>> Start Records for this task

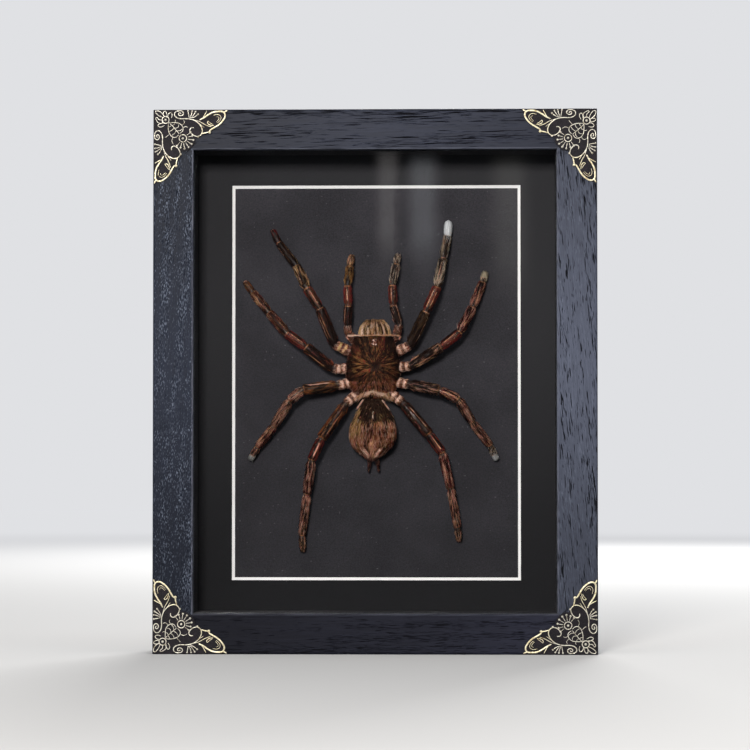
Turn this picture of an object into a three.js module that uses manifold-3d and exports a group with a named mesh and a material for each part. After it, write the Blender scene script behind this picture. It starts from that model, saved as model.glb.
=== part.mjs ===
// Framed tarantula specimen: a glazed box frame with a dried spider on a dark card.
// Millimetres, +Z up, the front faces -Y. The origin is at the bottom centre of the whole object.

import * as THREE from "three";
import { mergeVertices } from "three/addons/utils/BufferGeometryUtils.js";
import Module from "manifold-3d";

const wasm = await Module();
wasm.setup();

// ---- driving dimensions ----

const outerWidth = 230;
const outerHeight = 282;
const frameDepth = 40;
const faceWidth = 21;
const lipThickness = 5;
const lipWidth = 8;
const outerEdgeRadius = 1.2;
const sightEdgeRadius = 0.6;
const backEdgeBreak = 0.5;
const mitreGap = 0.2;

const seatGap = 0.2;
const glassThickness = 2;
const matSetback = 30;
const matThickness = 2;
const windowWidth = 152;
const windowHeight = 208;
const matBevel = 1.45;
const cardThickness = 1.5;
const boardThickness = 3;
const boardClearance = 0.5;

const pointLength = 14;
const pointWidth = 6;
const pointThickness = 0.6;
const pointNose = 4;
const pointClearance = 0.2;
const pointInset = 55;
const cornerCut = 1;

const fittingProud = 1.2;
const fittingGap = 0.1;
const hangerLength = 45;
const hangerHeight = 9;
const hangerThickness = 0.6;
const hangerTeeth = 11;
const hangerToothDepth = 2;
const hangerEndLength = 6;
const hangerNailSpacing = 36;
const hangerNailLift = 1;
const nailShankRadius = 0.6;
const nailHeadRadius = 1.8;
const nailLength = 7;
const nailPointLength = 1;
const nailHeadGap = 0.05;

const plateReach = 38.8;
const plateInset = 0.6;
const sunCentre = 15.4;
const sunRadius = 2;
const flowerCentre = [6.6, 5.3];
const flowerRadius = 1.8;
const reliefHeight = 0.5;
const reliefBody = 1;

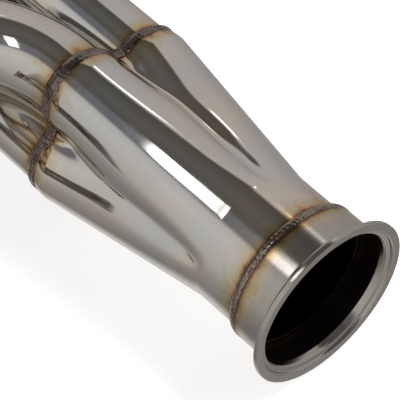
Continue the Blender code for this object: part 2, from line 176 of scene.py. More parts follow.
def stretch(runs, first, last):
    """Points of the path between two distances along it."""
    points = []
    begin = 0.0
    for run in runs:
        low = max(first - begin, 0.0)
        high = min(last - begin, run["length"])
        if high - low > SHORTEST_PIECE:
            steps = max(1, math.ceil((high - low) / STRAIGHT_STEP))
            if "centre" in run:
                turned = run["angle"] * (high - low) / run["length"]
                steps = max(1, math.ceil(turned / BEND_STEP))
            own = [point_on(run, low + (high - low) * step / steps) for step in range(steps + 1)]
            points += own if not points else own[1:]
        begin += run["length"]
    return points


def primary_corners(index):
    """Corners of a primary's centre line, from its port into its lobe of the collector."""
    port_x = PORTS_X[index]
    in_collector = on_axis(COLLECTOR_MOUTH - TUBE_INSERTION,
                           around_axis(index * math.pi / 2) * BUNDLE_RADIUS)
    turn = Vector((port_x, in_collector.y, in_collector.z))
    port = Vector((port_x, FLANGE_BACK + FIT_GAP, 0))
    if index > 0:
        return [port, Vector((port_x, port.y + LEVEL_STUB, 0)), turn, in_collector]
    crest_tangent = BEND_RADIUS * math.tan((CLIMB_ANGLE + DROP_ANGLE) / 2)
    to_crest = BEND_RADIUS + crest_tangent + 2 * ELBOW_TANGENT
    crest = turn + (TO_FLANGE * math.cos(CLIMB_ANGLE) + UP * math.sin(CLIMB_ANGLE)) * to_crest
    foot = Vector((port_x, crest.y - crest.z / math.tan(DROP_ANGLE), 0))
    return [port, foot, crest, turn, in_collector]


def run_ends(runs):
    ends = [0.0]
    for run in runs:
        ends.append(ends[-1] + run["length"])
    return ends


def pieces_of(index, runs):
    """Names of a primary's pieces, and the distances of the butt joints between them."""
    ends = run_ends(runs)
    if index == 0:
        joints = [(ends[2] + ends[3]) / 2, (ends[4] + ends[5]) / 2]
        return ("port_bend", "crest_bend", "collector_bend"), joints
    into_elbow = ends[3] - ELBOW_TANGENT
    if index < PORT_COUNT - 1:
        return ("port_run", "collector_bend"), [into_elbow]
    return ("port_run", "elbow", "collector_run"), [into_elbow, ends[4] + ELBOW_TANGENT]


# ------------------------------------------------------------------ materials

def linear(code):
    """The linear colour of an sRGB hex code."""
    channels = [int(code[place:place + 2], 16) / 255 for place in (1, 3, 5)]
    return [c / 12.92 if c <= 0.04045 else ((c + 0.055) / 1.055) ** 2.4 for c in channels] + [1.0]


def add_node(tree, kind, inputs=None, **settings):
    """Adds a node, sets it and links it. An input is a value or another node's output."""
    made = tree.nodes.new(kind)
    for key, value in settings.items():
        setattr(made, key, value)
    for key, value in (inputs or {}).items():
        if isinstance(value, bpy.types.NodeSocket):
            tree.links.new(value, made.inputs[key])
        else:
            made.inputs[key].default_value = value
    return made


def set_ramp(ramp, stops, smooth="LINEAR"):
    """Fills a colour ramp with (position, hex colour) stops."""
    elements = ramp.color_ramp.elements
    ramp.color_ramp.interpolation = smooth
    while len(elements) > 1:
        elements.remove(elements[-1])
    elements[0].position, elements[0].color = stops[0][0], linear(stops[0][1])
    for position, code in stops[1:]:
        elements.new(position).color = linear(code)


def new_material(name, roughness, metallic=1.0):
    material = bpy.data.materials.new(name)
    material.use_nodes = True
    tree = material.node_tree
    shader = tree.nodes["Principled BSDF"]
    shader.inputs["Roughness"].default_value = roughness
    shader.inputs["Metallic"].default_value = metallic
    return material, tree, shader


# Noise scales are patches per metre.
TINT_PATCHES = 130.0            # the tint's ragged edge, about 8 mm
TINT_REACH = 16.0 * MM
WARM_CLOUDS = 26.0              # slight colour changes of the polish, about 40 mm
HAZE_PATCHES = 60.0             # where the mop pressed harder, about 17 mm
INSIDE_SHADE_PATCHES = 35.0             # patches in the painted shade of the inner wall, about 30 mm
OXIDE_GRAIN = 1400.0            # really finer than 0.1 mm; drawn 0.7 mm so that it shows
FEED_MARKS = 1800.0             # really 0.1 mm apart; drawn 0.55 mm apart so that they show
PLATE_CLOUDS = 18.0             # dull patches on the milled plate, about 55 mm
FLY_CUT = (6.0, 900.0, 900.0)   # marks 1 mm apart and 170 mm long, really 0.3 mm apart

TUBE_TINT = [(0.0, "#4c3b40"), (0.04, "#644a41"), (0.09, "#986c4d"), (0.15, "#b89775"),
             (0.3, "#c8b896"), (0.55, "#cdc5b3"), (1.0, "#d2cfca")]
FLANGE_TINT = [(0.0, "#5b4640"), (0.08, "#95704f"), (0.2, "#bba47e"), (0.5, "#bfb5a2"),
               (1.0, "#b3aea7")]


def heat_tint(tree, place, stops):
    """Oxide colours by distance from the weld: purple, brown, straw, then bare steel."""
    distance = add_node(tree, "ShaderNodeAttribute", attribute_name="weld_distance")
    blotch = add_node(tree, "ShaderNodeTexNoise", {"Vector": place, "Scale": TINT_PATCHES,
                      "Detail": 4.0, "Roughness": 0.6})
    wander = add_node(tree, "ShaderNodeMapRange", {"Value": blotch.outputs["Fac"], "From Min": 0.3,
                      "From Max": 0.7, "To Min": 0.6, "To Max": 2.4})
    scaled = add_node(tree, "ShaderNodeMath", {0: distance.outputs["Fac"],
                      1: wander.outputs["Result"]}, operation="MULTIPLY")
    share = add_node(tree, "ShaderNodeMath", {0: scaled.outputs[0], 1: TINT_REACH},
                     operation="DIVIDE", use_clamp=True)
    tint = add_node(tree, "ShaderNodeValToRGB", {"Fac": share.outputs[0]})
    set_ramp(tint, stops)
    return tint.outputs["Color"]


def multiplied(tree, colour, shade):
    return add_node(tree, "ShaderNodeMix", {0: 1.0, 6: colour, 7: shade}, data_type="RGBA",
                    blend_type="MULTIPLY").outputs[2]


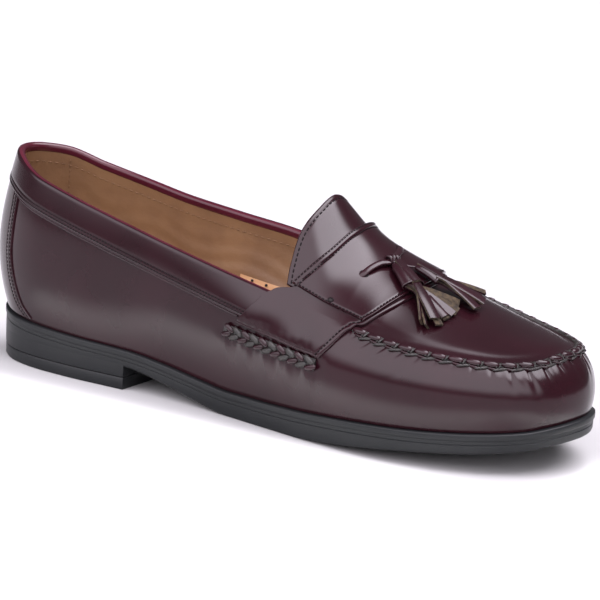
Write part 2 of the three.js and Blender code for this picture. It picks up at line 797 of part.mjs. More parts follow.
function tubeAlong(points, radius) {
  const sides = 8;
  const curve = new THREE.CatmullRomCurve3(points);
  const shape = new THREE.Shape();
  for (let k = 0; k < sides; k += 1) {
    const angle = (2 * Math.PI * k) / sides;
    const corner = [Math.cos(angle) * radius, Math.sin(angle) * radius];
    if (k === 0) shape.moveTo(...corner);
    else shape.lineTo(...corner);
  }
  return new THREE.ExtrudeGeometry(shape, { steps: TUBE_STEPS, extrudePath: curve });
}

const knotCentre = () => onSurface(KNOT, KNOT_LIFT);

function tasselLace(hole) {
  const radius = LACE_DIAMETER / 2;
  const foot = onSurface(hole, SADDLE_TOP + CLEARANCE + radius / 2);
  const centre = knotCentre();
  const reach = centre.clone().sub(foot);
  const end = foot.clone().addScaledVector(reach, 1 - (KNOT_RADIUS + 2 * CLEARANCE) / reach.length());
  const middle = foot.clone().lerp(end, 0.5);
  middle.z += radius / 2;
  const lace = solidOf(tubeAlong([foot, middle, end], radius));
  return mainBody(lace.subtract(form(SADDLE_TOP + CLEARANCE)));
}

function tasselKnot() {
  const [around, down] = [10, 6];
  const ball = new THREE.SphereGeometry(KNOT_RADIUS, around, down);
  ball.scale(1, 1, KNOT_FLATNESS);
  const centre = knotCentre();
  ball.translate(centre.x, centre.y, centre.z);
  return mainBody(solidOf(ball).subtract(form(SADDLE_TOP + CLEARANCE)));
}

// A flat strip of leather from one ring of corners to the next.
function stripSolid(spine, side, width, thickness) {
  const faces = new Faces();
  const rings = spine.map((p, k) => {
    const before = spine[Math.max(k - 1, 0)];
    const after = spine[Math.min(k + 1, spine.length - 1)];
    const face = side.clone().cross(after.clone().sub(before)).normalize();
    return [
      [-0.5, -0.5],
      [0.5, -0.5],
      [0.5, 0.5],
      [-0.5, 0.5],
    ].map(([a, b]) =>
      faces.add(p.clone().addScaledVector(side, -a * width).addScaledVector(face, b * thickness)),
    );
  });
  return sweptSolid(faces, rings);
}

function tassel({ neck, end, spread }) {
  const centre = knotCentre();
  const throat = onSurface(neck, HEAD_LIFT);
  const way = throat.clone().sub(centre).normalize();
  const top = throat.clone().addScaledVector(way, -HEAD_LENGTH);
  const start = centre.clone().addScaledVector(way, KNOT_RADIUS + CLEARANCE);
  const headTop = start.distanceTo(throat) < HEAD_LENGTH ? start : top;
  const middle = headTop.clone().lerp(throat, 0.5);
  const head = solidOf(tubeAlong([headTop, middle, throat], HEAD_RADIUS));
  const tip = onSurface(end, SADDLE_TOP);
  const down = tip.clone().sub(throat).normalize();
  const side = down.clone().cross(UP).normalize();
  const out = side.clone().cross(down).normalize();
  const strips = FRINGE_LAYERS.flatMap(({ lift, shares }) =>
    shares.map((share) => {
      const base = throat.clone().addScaledVector(down, -1).addScaledVector(side, share * ROOT);
      base.addScaledVector(out, lift * ROOT);
      const turn = down.clone().addScaledVector(side, share * spread).normalize();
      const last = base.clone().addScaledVector(turn, FRINGE_LENGTH);
      const bend = base.clone().lerp(last, 0.5).addScaledVector(out, STRIP_BOW);
      last.addScaledVector(out, lift * STRIP_BOW);
      return stripSolid([base, bend, last], side, STRIP_WIDTH, STRIP_THICKNESS);
    }),
  );
  const whole = strips.reduce((sum, strip) => sum.add(strip), head);
  return mainBody(whole.subtract(form(SADDLE_TOP + CLEARANCE)));
}

// Materials
const leather = (color, roughness) => new THREE.MeshStandardMaterial({ color, roughness, metalness: 0 });
const BURGUNDY = leather(0x3a1a22, 0.28);
const BURGUNDY_TRIM = leather(0x421c26, 0.3);
const LACING = leather(0x2e1a1e, 0.5);
const SOCK = leather(0xe0a878, 0.6);
const SOLE_RUBBER = leather(0x3c3e41, 0.55);

const shoe = new THREE.Group();
const place = (name, solid, material) => {
  const mesh = new THREE.Mesh(geometryOf(solid), material);
  mesh.name = name;
  shoe.add(mesh);
};

place('outsole', outsole(), SOLE_RUBBER);
place('heel_lift', heelLift(), SOLE_RUBBER);
place('insole', insole(), SOCK);
place('upper', upper(), BURGUNDY);
place('tongue', overInstep(TONGUE, -TONGUE_THICKNESS, 0), BURGUNDY);
place('collar_band', collarBand(), BURGUNDY);
place('back_stay', backStay(), BURGUNDY);
place('strap', strap(), BURGUNDY);
place('saddle', overInstep(SADDLE, SADDLE_BOTTOM, SADDLE_TOP), BURGUNDY);
place('apron_seam', apronSeam(), LACING);
place('laced_seam_lateral', lacedSeam(false), LACING);
place('laced_seam_medial', lacedSeam(true), LACING);
place('tassel_lace_lateral', tasselLace(LACE_HOLES.lateral), BURGUNDY_TRIM);
place('tassel_lace_medial', tasselLace(LACE_HOLES.medial), BURGUNDY_TRIM);
place('tassel_knot', tasselKnot(), BURGUNDY_TRIM);
place('tassel_lateral', tassel(TASSELS.lateral), BURGUNDY_TRIM);
place('tassel_medial', tassel(TASSELS.medial), BURGUNDY_TRIM);
shoe.position.x = -ORIGIN_X;

export default shoe;
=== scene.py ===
# A right tassel loafer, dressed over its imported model. The tables hold the part's own form:
# millimetres from the back of the heel, +X to the toe, +Y to the medial side, +Z up.
import math

import bpy
import numpy as np
from mathutils import Matrix, Vector


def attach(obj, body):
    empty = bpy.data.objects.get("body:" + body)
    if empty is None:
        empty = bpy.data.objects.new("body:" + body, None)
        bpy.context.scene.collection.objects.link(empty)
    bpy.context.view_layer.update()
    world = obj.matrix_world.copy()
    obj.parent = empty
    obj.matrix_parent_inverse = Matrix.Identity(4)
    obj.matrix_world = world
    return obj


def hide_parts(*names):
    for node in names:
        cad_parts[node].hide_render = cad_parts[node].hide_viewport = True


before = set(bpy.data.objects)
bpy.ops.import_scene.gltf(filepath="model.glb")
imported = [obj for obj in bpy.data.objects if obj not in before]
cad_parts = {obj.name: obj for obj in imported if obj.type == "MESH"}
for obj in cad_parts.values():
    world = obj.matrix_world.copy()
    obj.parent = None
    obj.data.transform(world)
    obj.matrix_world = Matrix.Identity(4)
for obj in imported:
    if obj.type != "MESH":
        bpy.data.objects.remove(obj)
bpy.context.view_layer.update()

RNG = np.random.default_rng(11)

# The part's own sizes
SOLE_LENGTH = 295.0
BALL_WIDTH = 97.0
BACK_HEIGHT = 99.2
SEAT_HEIGHT = 24.0
HEEL_LENGTH = 86.0
LIFT_THICKNESS = 5.6
WELT_RIB = 2.6
FEATHER_INSET = 2.0
WALL = 2.2
TONGUE_THICKNESS = 1.8
OVERLAY_BASE = 0.3
OVERLAY = 1.0
SADDLE_BASE = 1.6
SADDLE_THICKNESS = 0.9
SOCK_THICKNESS = 2.4
BAND_HEIGHT = 14.5
SEAM_WIDTH = 5.0
SEAM_HEIGHT = 2.2
ORIGIN_X = HEEL_LENGTH / 2
SADDLE_TOP = SADDLE_BASE + SADDLE_THICKNESS
MM = 0.001

SECTION_COLUMNS = (
    "at", "lat", "med", "inLat", "inMed", "upLat", "upMed", "flareLat", "flareMed", "leanLat", "leanMed",
)
SECTIONS = np.array([
    [0.0, 0.0, 0.0, 0.035, 0.035, 1.0, 1.0, 21, 21, 14, 14],
    [0.0126, 0.116, 0.116, 0.038, 0.038, 0.987, 1.0, 20, 20, 14, 14],
    [0.05, 0.233, 0.233, 0.045, 0.045, 0.947, 0.981, 17, 17, 13, 13],
    [0.101, 0.3, 0.3, 0.031, 0.036, 0.901, 0.927, 14, 14, 12, 12],
    [0.181, 0.334, 0.33, 0.021, 0.012, 0.842, 0.868, 12, 12, 12, 12],
    [0.262, 0.339, 0.31, 0.01, -0.01, 0.782, 0.821, 12, 13, 12, 12],
    [0.362, 0.339, 0.267, -0.015, -0.052, 0.715, 0.782, 14, 18, 13, 12],
    [0.463, 0.368, 0.262, -0.005, -0.093, 0.65, 0.737, 16, 22, 17, 14],
    [0.564, 0.426, 0.33, 0.028, -0.035, 0.592, 0.675, 17, 22, 30, 26],
    [0.665, 0.485, 0.446, 0.068, 0.047, 0.523, 0.609, 17, 20, 42, 40],
    [0.725, 0.504, 0.485, 0.073, 0.073, 0.49, 0.582, 17, 18, 50, 48],
    [0.785, 0.499, 0.494, 0.072, 0.072, 0.469, 0.544, 17, 17, 54, 52],
    [0.856, 0.456, 0.47, 0.072, 0.072, 0.456, 0.502, 16, 16, 55, 55],
    [0.916, 0.378, 0.407, 0.074, 0.074, 0.451, 0.479, 15, 15, 55, 55],
    [0.963, 0.267, 0.3, 0.086, 0.086, 0.461, 0.472, 14, 14, 54, 54],
    [0.988, 0.15, 0.174, 0.1, 0.1, 0.479, 0.48, 13, 13, 53, 53],
    [1.0, 0.0, 0.0, 0.104, 0.104, 0.487, 0.487, 13, 13, 53, 53],
])
# at, top, under: shares of SEAT_HEIGHT
SOLE_LINE = np.array([
    [0.0, 1.0, 0.52],
    [0.07, 0.9, 0.49],
    [0.201, 0.81, 0.46],
    [0.292, 0.765, 0.44],
    [0.362, 0.655, 0.29],
    [0.433, 0.52, 0.09],
    [0.483, 0.455, 0.0],
    [0.544, 0.458, 0.0],
    [0.604, 0.48, 0.0],
    [0.665, 0.53, 0.06],
    [0.725, 0.58, 0.145],
    [0.805, 0.64, 0.26],
    [0.886, 0.72, 0.36],
    [0.946, 0.8, 0.46],
    [0.978, 0.89, 0.55],
    [1.0, 0.96, 0.61],
])
# at, height (share of BACK_HEIGHT), power of the arch
RIDGE = np.array([
    [0.554, 1.053, 1.7],
    [0.579, 0.987, 1.7],
    [0.634, 0.824, 1.75],
    [0.705, 0.702, 2.2],
    [0.77, 0.628, 2.2],
    [0.831, 0.569, 2.2],
    [0.886, 0.53, 2.2],
    [0.941, 0.504, 2.2],
    [0.966, 0.487, 2.2],
    [1.0, 0.484, 2.2],
])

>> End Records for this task

• Task goal: From the first line of the data above to the line holding "const nailHeadGap = 0.05;", reproduce each line exactly; emit no other lines.

• Result for this task:
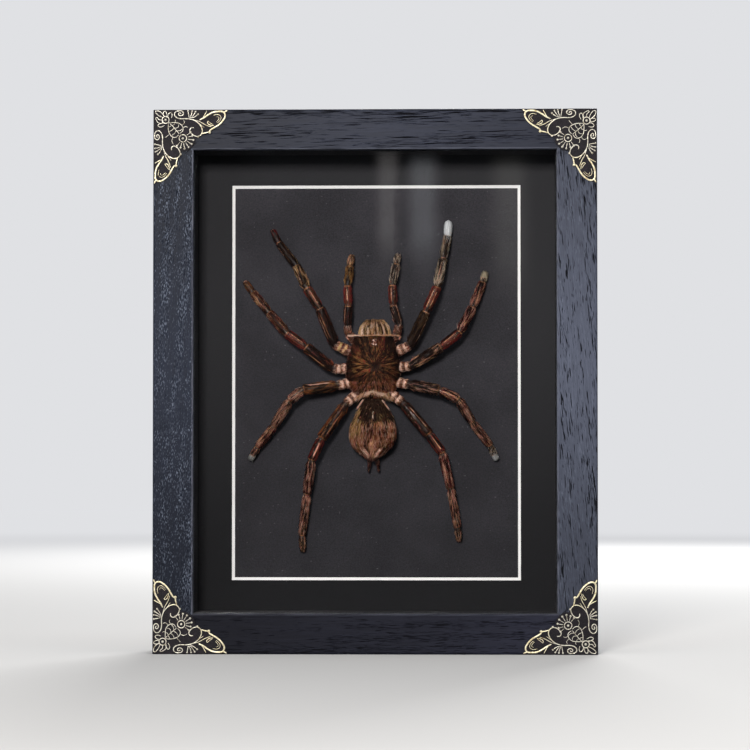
Turn this picture of an object into a three.js module that uses manifold-3d and exports a group with a named mesh and a material for each part. After it, write the Blender scene script behind this picture. It starts from that model, saved as model.glb.
=== part.mjs ===
// Framed tarantula specimen: a glazed box frame with a dried spider on a dark card.
// Millimetres, +Z up, the front faces -Y. The origin is at the bottom centre of the whole object.

import * as THREE from "three";
import { mergeVertices } from "three/addons/utils/BufferGeometryUtils.js";
import Module from "manifold-3d";

const wasm = await Module();
wasm.setup();

// ---- driving dimensions ----

const outerWidth = 230;
const outerHeight = 282;
const frameDepth = 40;
const faceWidth = 21;
const lipThickness = 5;
const lipWidth = 8;
const outerEdgeRadius = 1.2;
const sightEdgeRadius = 0.6;
const backEdgeBreak = 0.5;
const mitreGap = 0.2;

const seatGap = 0.2;
const glassThickness = 2;
const matSetback = 30;
const matThickness = 2;
const windowWidth = 152;
const windowHeight = 208;
const matBevel = 1.45;
const cardThickness = 1.5;
const boardThickness = 3;
const boardClearance = 0.5;

const pointLength = 14;
const pointWidth = 6;
const pointThickness = 0.6;
const pointNose = 4;
const pointClearance = 0.2;
const pointInset = 55;
const cornerCut = 1;

const fittingProud = 1.2;
const fittingGap = 0.1;
const hangerLength = 45;
const hangerHeight = 9;
const hangerThickness = 0.6;
const hangerTeeth = 11;
const hangerToothDepth = 2;
const hangerEndLength = 6;
const hangerNailSpacing = 36;
const hangerNailLift = 1;
const nailShankRadius = 0.6;
const nailHeadRadius = 1.8;
const nailLength = 7;
const nailPointLength = 1;
const nailHeadGap = 0.05;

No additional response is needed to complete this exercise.